• _What is asked_
Transcribe only the lines of the listing below from the one holding "for (const [name, spray]" through the one holding "obj.parent = empty", inclusive, without any change.

### Data block

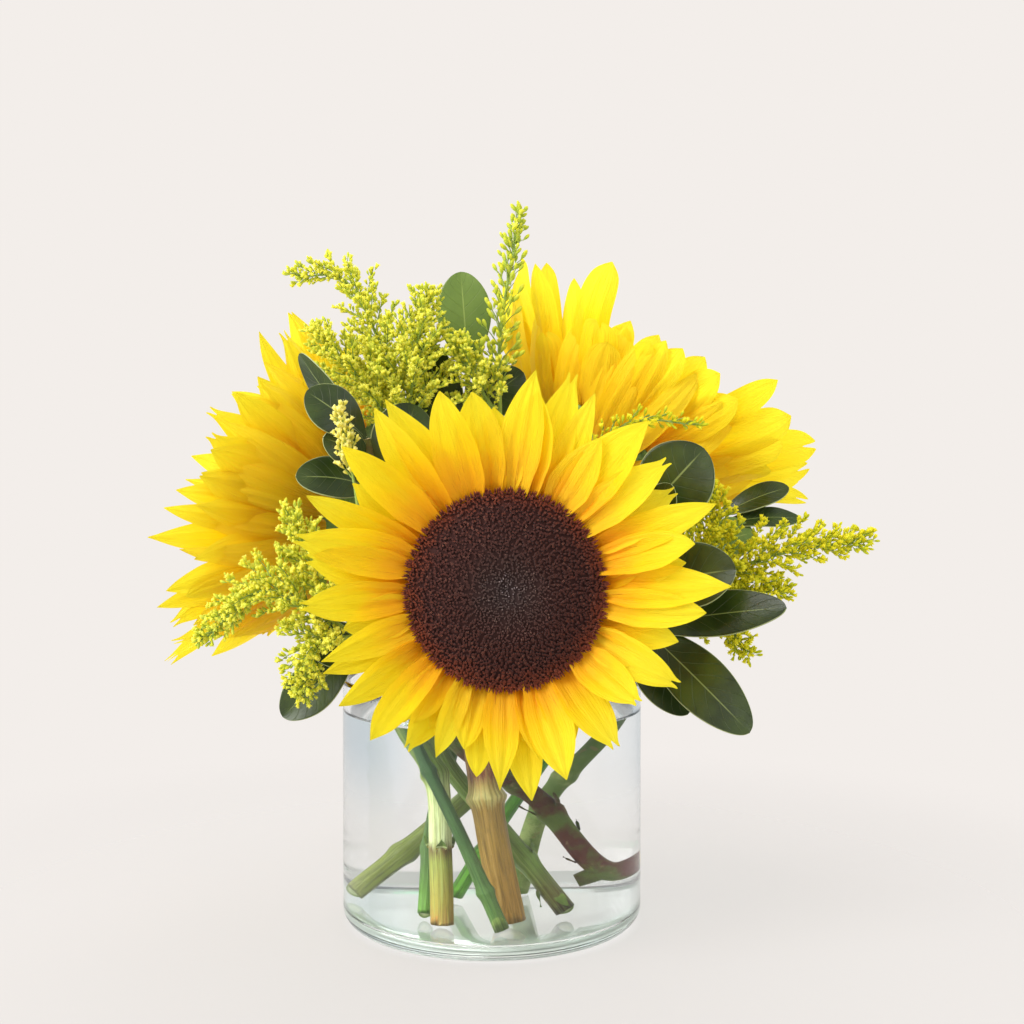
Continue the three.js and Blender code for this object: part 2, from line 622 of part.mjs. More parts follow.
// ---- The arrangement ----
const arrangement = new THREE.Group();
arrangement.name = "sunflowers_in_a_vase";
arrangement.add(meshOf("vase", vase(), MATERIALS.glass));
arrangement.add(meshOf("water", water(Object.values(STEMS)), MATERIALS.water));
for (const bloom of SUNFLOWERS) {
  const label = `sunflower_${bloom.name}`;
  arrangement.add(meshOf(`${label}_petals`, petals(bloom), MATERIALS.petal));
  arrangement.add(meshOf(`${label}_disc`, disc(bloom), MATERIALS.disc));
  arrangement.add(meshOf(`${label}_stem`, stem(bloom, STEMS[bloom.name]), MATERIALS.stem));
}
for (const [name, spray] of Object.entries(GOLDENRODS)) {
  arrangement.add(meshOf(name, goldenrod(spray), MATERIALS.goldenrod));
}
for (const [name, branch] of Object.entries(BRANCHES)) {
  arrangement.add(meshOf(name, leafyBranch(branch), MATERIALS.leaf));
}

export default arrangement;
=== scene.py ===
import math

import bpy
import numpy as np
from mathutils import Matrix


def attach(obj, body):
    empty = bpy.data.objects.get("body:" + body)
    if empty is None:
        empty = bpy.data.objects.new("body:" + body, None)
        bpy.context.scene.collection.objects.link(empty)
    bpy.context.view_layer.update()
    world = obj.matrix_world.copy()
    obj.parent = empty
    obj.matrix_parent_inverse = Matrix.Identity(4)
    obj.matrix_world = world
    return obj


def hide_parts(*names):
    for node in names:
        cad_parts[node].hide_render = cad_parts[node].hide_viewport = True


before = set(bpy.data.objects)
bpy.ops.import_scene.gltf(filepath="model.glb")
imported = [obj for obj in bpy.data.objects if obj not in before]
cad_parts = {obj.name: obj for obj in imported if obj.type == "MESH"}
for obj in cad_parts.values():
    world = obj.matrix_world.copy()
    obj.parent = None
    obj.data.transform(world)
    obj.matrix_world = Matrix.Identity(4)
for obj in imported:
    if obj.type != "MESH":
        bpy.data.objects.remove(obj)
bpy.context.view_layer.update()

# ---- Driving dimensions ----
MM = 0.001
TINY = 0.01  # keeps a profile off the axis it turns about, and tells its borders apart
GAP = 0.3  # the clear space between neighbours that rest against each other
WHOLE_TURN = 6.3  # in radians, near enough for florets turned at random
# Directions that no path and no copied floret runs along, which their sides are set from.
ASKEW_TO_PATHS = (0.21, 0.13, 0.97)
ASKEW_TO_COPIES = (0.31, 0.17, 0.93)

VASE = {"radius": 55, "height": 89, "wall": 2.6, "floor": 5, "heel": 6, "inner_heel": 4, "sides": 160}
GUARD = 0.25  # how far from a profile's corner the extra point lies that keeps its straight run flat
CREASE = math.radians(40)  # an edge sharper than this isn't shaded smooth
FROST = 0.45  # how much of the light on the vase's underside is scattered
GLASS = {"ior": 1.5, "body": (0.5, 0.74, 0.62, 1), "density": 3.0, "in_lamplight": (0.96, 0.98, 0.97, 1)}
WATER = {"ior": 1.333, "body": (0.6, 0.82, 0.86, 1), "density": 0.5, "in_lamplight": (0.98, 0.99, 0.99, 1)}
# How strongly a clear border reflects. Where water wets the glass, it reflects next to nothing.
GLOSSY = (0.45, 0.45, 0.45, 1)
UNSEEN = (0, 0, 0, 1)
WATER_LEVEL = 77
WATER_OVERLAP = 0.06  # how far the water reaches into the glass, so that no air shows between them
MENISCUS = {"rise": 1.3, "reach": 3.5}

DISC_RADIUS = 32
DISC_DOME = 5
DISC_THICK = 4.4
DISC_SIDES = 64
HEART = (0.07, -0.15)  # where the florets' spiral starts, as a share of the disc's radius
FLORETS = 5200
RIM_FLORETS = 300
RIM_TUFTS = 53
# Each row of needles at the disc's rim: its share of the radius, its lean and its size.
RIM_ROWS = ((0.955, 0.4, 0.8), (0.98, 0.7, 0.9), (0.998, 0.95, 1.0))
GOLDEN_ANGLE = math.pi * (3 - math.sqrt(5))

PETAL = {
    "width": 14.5, "root": DISC_RADIUS - 1.5, "row_depth": 1.55, "root_depth": 2.1, "curl": 28, "twist": 20,
}
PETAL_GRID = (19, 15)  # points along and across
# The short outer petals on the side of a bloom that its green head would show on.
MANTLE = {"row": 7.2, "inward": 2.2, "rise": 14, "bend": 56, "length": 56, "span": 190}
RING_OUTER = DISC_RADIUS + 2.8
HEAD_DEPTH = 9
HEAD_SIDES = 48
BRACT = {"count": 20, "width": 9, "length": 16, "rise": 8}
BRACT_GRID = (9, 7)

STEM_STEPS = 120
STEM_SIDES = 24
SCALE_WIDTH = 3.6
DARK_LINES = (0.42, 0.42, 0.3, 1)  # what the dark lines on a stem leave of its colour
TWIG = {"steps": 40, "sides": 12, "root": 1.7, "tip": 0.9}
STUB = {"steps": 6, "sides": 14, "root": 3.3, "tip": 2.4}
LEAF_THICK = 0.4
LEAF_GRID = (25, 13)

PLUME_STEPS = 60
TWIGS_PER_CLUB = 3.2
TWIG_TURN = 2.4  # radians from one side twig of a plume to the next
FLORET_SPACING = 0.5
CLUMP_RADIUS = 1.7  # how far florets stand off their twig

# The camera's place, in millimetres and degrees, and its focal length in pixels of the 1024 pixel frame.
CAMERA = {"place": (0, -500, 158.5), "turn_right": 0.849, "tilt_down": 1.0, "focal": 1350, "frame": 1024}
SENSOR = 36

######

• _The output_
for (const [name, spray] of Object.entries(GOLDENRODS)) {
  arrangement.add(meshOf(name, goldenrod(spray), MATERIALS.goldenrod));
}
for (const [name, branch] of Object.entries(BRANCHES)) {
  arrangement.add(meshOf(name, leafyBranch(branch), MATERIALS.leaf));
}

export default arrangement;
=== scene.py ===
import math

import bpy
import numpy as np
from mathutils import Matrix


def attach(obj, body):
    empty = bpy.data.objects.get("body:" + body)
    if empty is None:
        empty = bpy.data.objects.new("body:" + body, None)
        bpy.context.scene.collection.objects.link(empty)
    bpy.context.view_layer.update()
    world = obj.matrix_world.copy()
    obj.parent = empty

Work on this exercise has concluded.